START
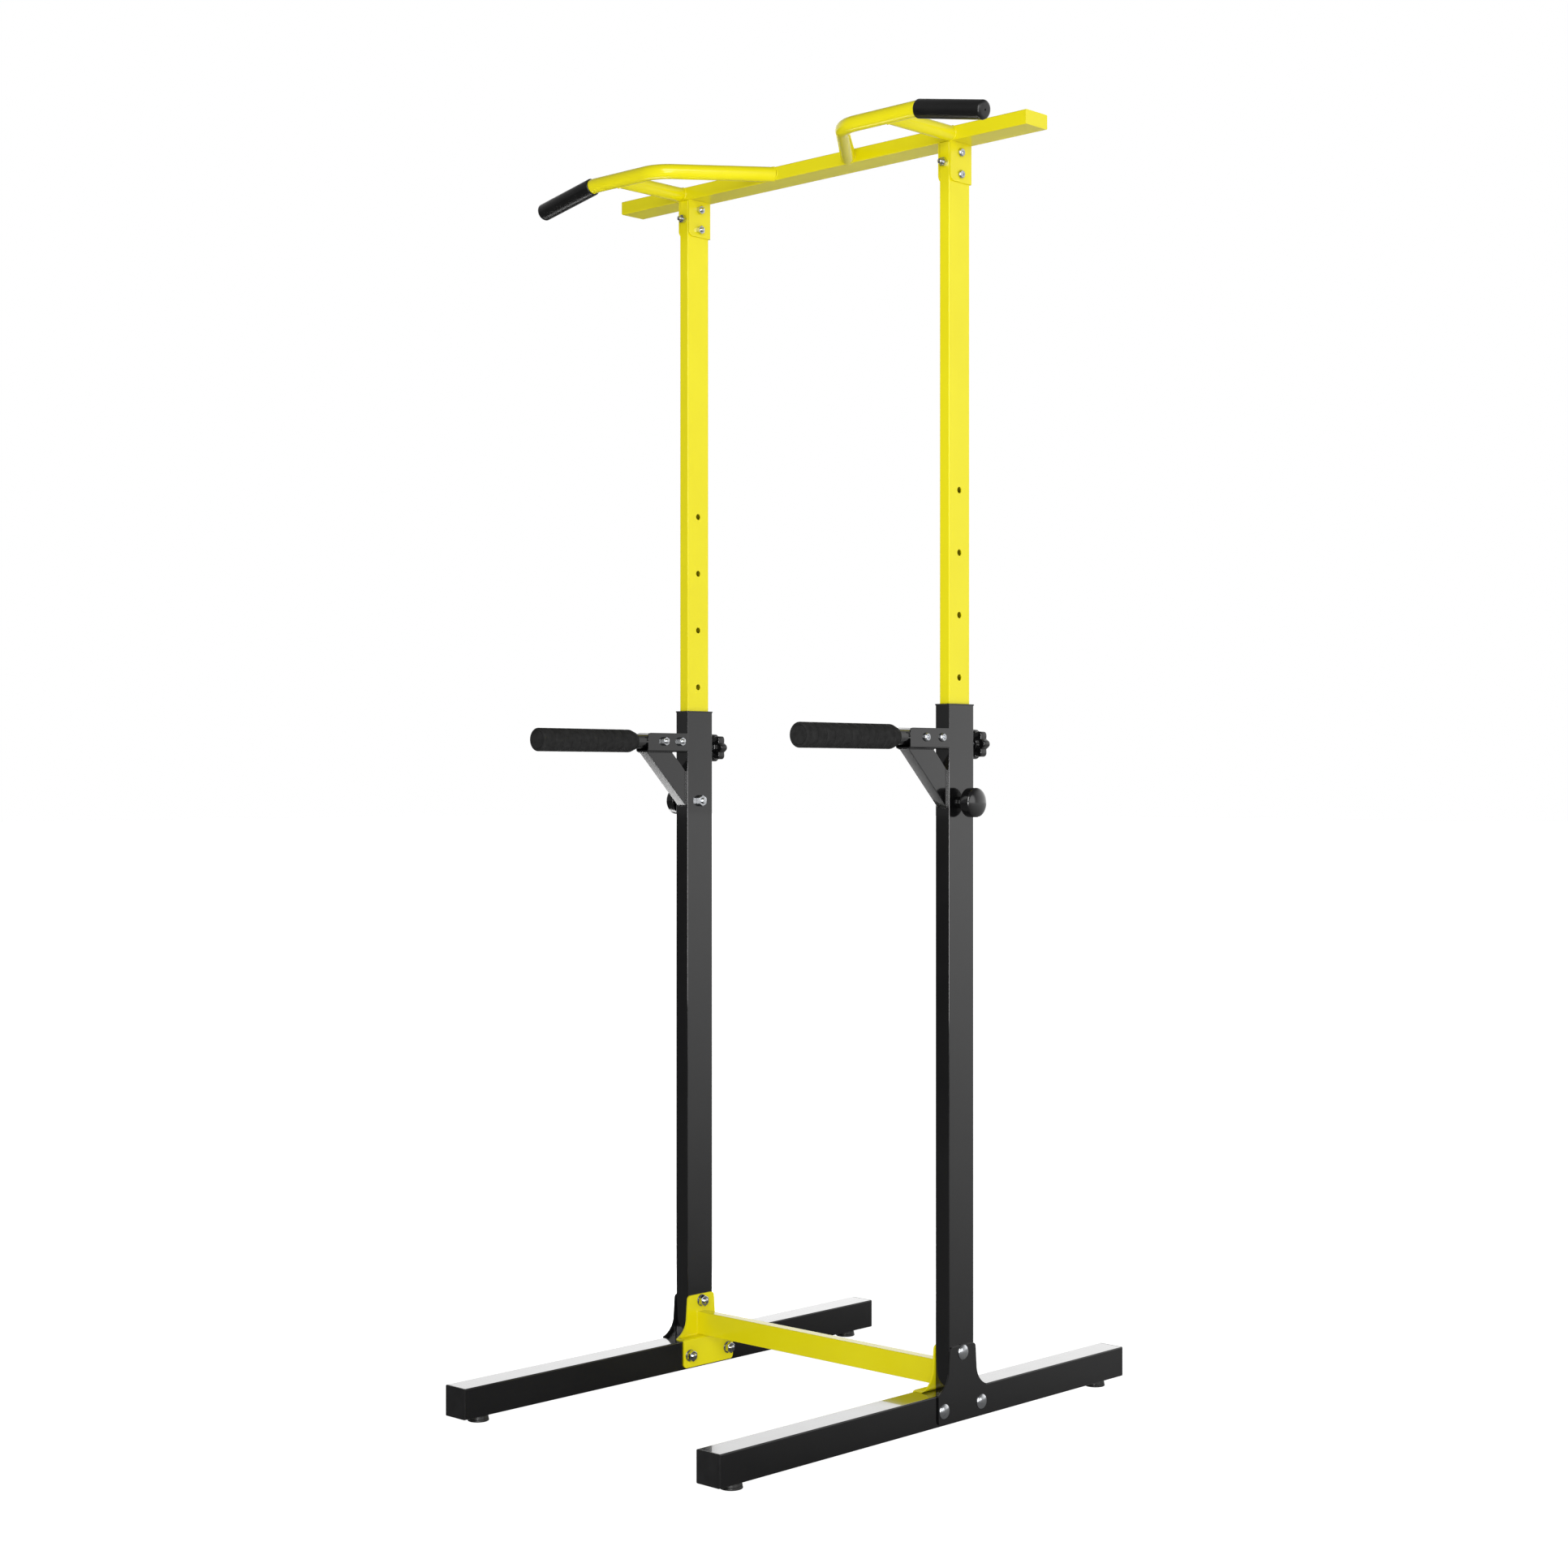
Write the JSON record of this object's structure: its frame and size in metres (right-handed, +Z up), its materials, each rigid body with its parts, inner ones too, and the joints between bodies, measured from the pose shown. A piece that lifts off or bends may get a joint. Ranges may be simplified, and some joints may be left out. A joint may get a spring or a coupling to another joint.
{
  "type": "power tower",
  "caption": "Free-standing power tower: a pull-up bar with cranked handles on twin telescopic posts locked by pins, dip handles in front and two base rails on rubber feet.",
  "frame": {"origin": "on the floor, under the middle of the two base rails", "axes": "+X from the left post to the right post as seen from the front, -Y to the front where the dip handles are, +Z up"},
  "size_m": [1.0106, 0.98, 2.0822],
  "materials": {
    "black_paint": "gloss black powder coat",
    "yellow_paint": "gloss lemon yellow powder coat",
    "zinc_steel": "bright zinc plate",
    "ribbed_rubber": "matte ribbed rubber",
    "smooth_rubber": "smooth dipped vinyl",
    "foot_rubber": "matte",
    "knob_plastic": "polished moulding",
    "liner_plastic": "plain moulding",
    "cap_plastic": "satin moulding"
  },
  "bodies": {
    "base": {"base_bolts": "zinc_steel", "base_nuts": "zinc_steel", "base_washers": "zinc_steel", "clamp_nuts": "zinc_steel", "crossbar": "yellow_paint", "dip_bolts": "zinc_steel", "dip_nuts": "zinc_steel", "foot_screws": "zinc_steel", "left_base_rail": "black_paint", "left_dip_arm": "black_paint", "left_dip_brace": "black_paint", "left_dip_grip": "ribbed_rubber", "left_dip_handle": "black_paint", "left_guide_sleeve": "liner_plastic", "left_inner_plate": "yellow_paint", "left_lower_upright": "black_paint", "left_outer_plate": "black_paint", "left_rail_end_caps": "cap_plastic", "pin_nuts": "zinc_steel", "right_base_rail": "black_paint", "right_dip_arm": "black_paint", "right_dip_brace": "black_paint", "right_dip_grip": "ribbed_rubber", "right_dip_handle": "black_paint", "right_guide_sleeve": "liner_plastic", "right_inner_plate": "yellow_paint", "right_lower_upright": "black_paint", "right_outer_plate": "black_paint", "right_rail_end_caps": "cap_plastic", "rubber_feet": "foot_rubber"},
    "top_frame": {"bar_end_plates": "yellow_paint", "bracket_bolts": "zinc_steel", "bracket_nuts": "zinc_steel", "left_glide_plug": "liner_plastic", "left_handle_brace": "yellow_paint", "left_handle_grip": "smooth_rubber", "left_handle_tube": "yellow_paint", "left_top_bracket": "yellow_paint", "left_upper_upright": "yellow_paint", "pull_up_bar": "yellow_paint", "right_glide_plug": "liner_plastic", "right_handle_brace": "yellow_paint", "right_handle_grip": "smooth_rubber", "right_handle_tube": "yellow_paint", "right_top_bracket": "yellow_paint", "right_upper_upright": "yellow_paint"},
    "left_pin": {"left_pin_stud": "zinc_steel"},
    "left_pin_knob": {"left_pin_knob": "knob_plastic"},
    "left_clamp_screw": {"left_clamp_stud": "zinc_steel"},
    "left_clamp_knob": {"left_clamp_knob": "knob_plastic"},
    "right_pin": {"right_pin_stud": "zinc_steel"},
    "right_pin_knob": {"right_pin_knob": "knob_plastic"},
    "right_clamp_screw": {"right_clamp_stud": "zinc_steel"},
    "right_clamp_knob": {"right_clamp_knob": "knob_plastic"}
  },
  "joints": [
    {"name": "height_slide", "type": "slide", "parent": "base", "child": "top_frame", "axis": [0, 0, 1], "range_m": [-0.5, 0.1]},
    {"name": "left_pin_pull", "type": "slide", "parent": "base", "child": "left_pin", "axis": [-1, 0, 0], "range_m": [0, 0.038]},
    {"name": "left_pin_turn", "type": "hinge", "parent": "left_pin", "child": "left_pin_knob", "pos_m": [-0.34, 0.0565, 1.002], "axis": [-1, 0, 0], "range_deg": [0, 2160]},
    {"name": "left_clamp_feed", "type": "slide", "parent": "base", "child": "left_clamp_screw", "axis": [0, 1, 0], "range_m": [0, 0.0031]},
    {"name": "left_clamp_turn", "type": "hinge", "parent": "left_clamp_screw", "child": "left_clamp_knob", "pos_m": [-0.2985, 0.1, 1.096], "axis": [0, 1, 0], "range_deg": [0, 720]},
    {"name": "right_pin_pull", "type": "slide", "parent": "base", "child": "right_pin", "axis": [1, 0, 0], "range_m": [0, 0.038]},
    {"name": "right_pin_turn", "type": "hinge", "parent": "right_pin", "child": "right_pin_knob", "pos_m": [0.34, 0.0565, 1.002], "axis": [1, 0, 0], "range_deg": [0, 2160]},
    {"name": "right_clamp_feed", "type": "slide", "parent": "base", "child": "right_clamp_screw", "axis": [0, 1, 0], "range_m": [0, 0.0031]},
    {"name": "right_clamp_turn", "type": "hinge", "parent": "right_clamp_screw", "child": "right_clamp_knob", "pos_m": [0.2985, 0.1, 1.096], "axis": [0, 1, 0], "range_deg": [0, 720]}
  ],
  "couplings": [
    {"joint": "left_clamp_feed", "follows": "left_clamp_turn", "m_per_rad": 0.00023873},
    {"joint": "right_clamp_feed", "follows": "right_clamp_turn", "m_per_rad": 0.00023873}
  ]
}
END
### STATED TASK
In the listing above, find the lines holding the word "joints" and copy them.

### FULL SOLUTION
Write the JSON record of this object's structure: its frame and size in metres (right-handed, +Z up), its materials, each rigid body with its parts, inner ones too, and the joints between bodies, measured from the pose shown. A piece that lifts off or bends may get a joint. Ranges may be simplified, and some joints may be left out. A joint may get a spring or a coupling to another joint.
  "joints": [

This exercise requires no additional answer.